- **DO THIS**
Repeat the material below exactly, line for line.

- **COLLECTED MATERIAL**
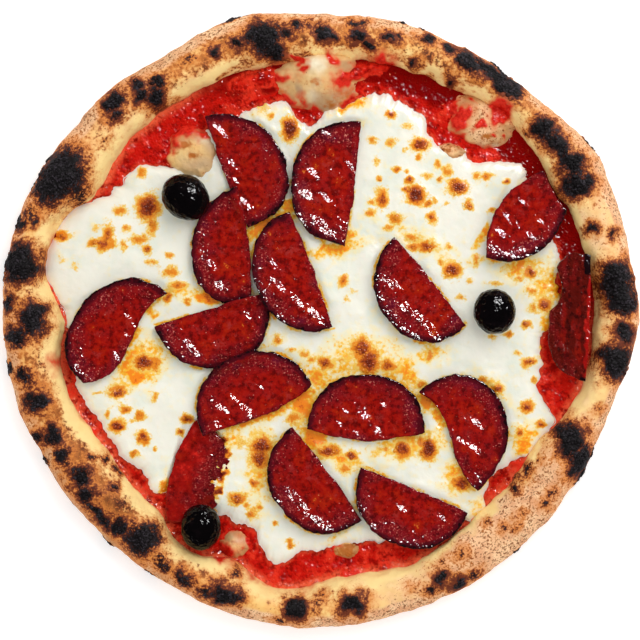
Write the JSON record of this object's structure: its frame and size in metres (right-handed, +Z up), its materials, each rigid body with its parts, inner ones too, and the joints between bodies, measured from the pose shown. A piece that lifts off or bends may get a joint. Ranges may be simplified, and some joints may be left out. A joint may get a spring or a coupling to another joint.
{
  "type": "chorizo pizza",
  "caption": "Whole round pizza with a puffed, charred rim, tomato sauce, melted mozzarella, half slices of chorizo and whole black olives.",
  "frame": {"origin": "middle of the pizza's outline, on the flat underside", "axes": "+Z up through the toppings; +X towards the right of the picture and +Y towards its top, as seen from straight above"},
  "size_m": [0.3046, 0.2948, 0.0256],
  "materials": {
    "dough": "matt baked crust, golden with black blisters",
    "tomato_sauce": "wet, pulpy crushed tomato",
    "mozzarella": "smooth melted cheese with browned spots and orange oil",
    "chorizo": "oily dark red cured sausage with a near-black casing edge",
    "olive": "glossy, slightly wrinkled black skin"
  },
  "bodies": {
    "root": {"dough": "dough", "tomato_sauce": "tomato_sauce", "mozzarella": "mozzarella", "chorizo_01": "chorizo", "chorizo_02": "chorizo", "chorizo_03": "chorizo", "chorizo_04": "chorizo", "chorizo_05": "chorizo", "chorizo_06": "chorizo", "chorizo_07": "chorizo", "chorizo_08": "chorizo", "chorizo_09": "chorizo", "chorizo_10": "chorizo", "chorizo_11": "chorizo", "chorizo_12": "chorizo", "chorizo_13": "chorizo", "chorizo_14": "chorizo", "chorizo_15": "chorizo", "olive_1": "olive", "olive_2": "olive", "olive_3": "olive"}
  },
  "joints": []
}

- **OUTPUT FOR THIS EXERCISE**
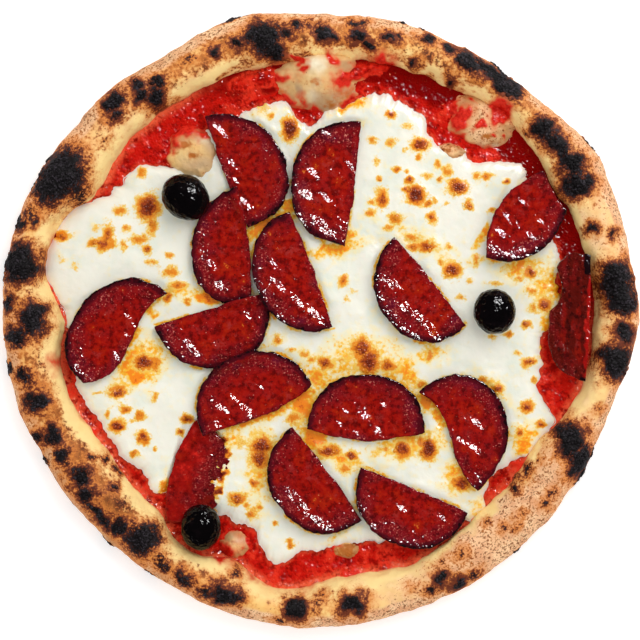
Write the JSON record of this object's structure: its frame and size in metres (right-handed, +Z up), its materials, each rigid body with its parts, inner ones too, and the joints between bodies, measured from the pose shown. A piece that lifts off or bends may get a joint. Ranges may be simplified, and some joints may be left out. A joint may get a spring or a coupling to another joint.
{
  "type": "chorizo pizza",
  "caption": "Whole round pizza with a puffed, charred rim, tomato sauce, melted mozzarella, half slices of chorizo and whole black olives.",
  "frame": {"origin": "middle of the pizza's outline, on the flat underside", "axes": "+Z up through the toppings; +X towards the right of the picture and +Y towards its top, as seen from straight above"},
  "size_m": [0.3046, 0.2948, 0.0256],
  "materials": {
    "dough": "matt baked crust, golden with black blisters",
    "tomato_sauce": "wet, pulpy crushed tomato",
    "mozzarella": "smooth melted cheese with browned spots and orange oil",
    "chorizo": "oily dark red cured sausage with a near-black casing edge",
    "olive": "glossy, slightly wrinkled black skin"
  },
  "bodies": {
    "root": {"dough": "dough", "tomato_sauce": "tomato_sauce", "mozzarella": "mozzarella", "chorizo_01": "chorizo", "chorizo_02": "chorizo", "chorizo_03": "chorizo", "chorizo_04": "chorizo", "chorizo_05": "chorizo", "chorizo_06": "chorizo", "chorizo_07": "chorizo", "chorizo_08": "chorizo", "chorizo_09": "chorizo", "chorizo_10": "chorizo", "chorizo_11": "chorizo", "chorizo_12": "chorizo", "chorizo_13": "chorizo", "chorizo_14": "chorizo", "chorizo_15": "chorizo", "olive_1": "olive", "olive_2": "olive", "olive_3": "olive"}
  },
  "joints": []
}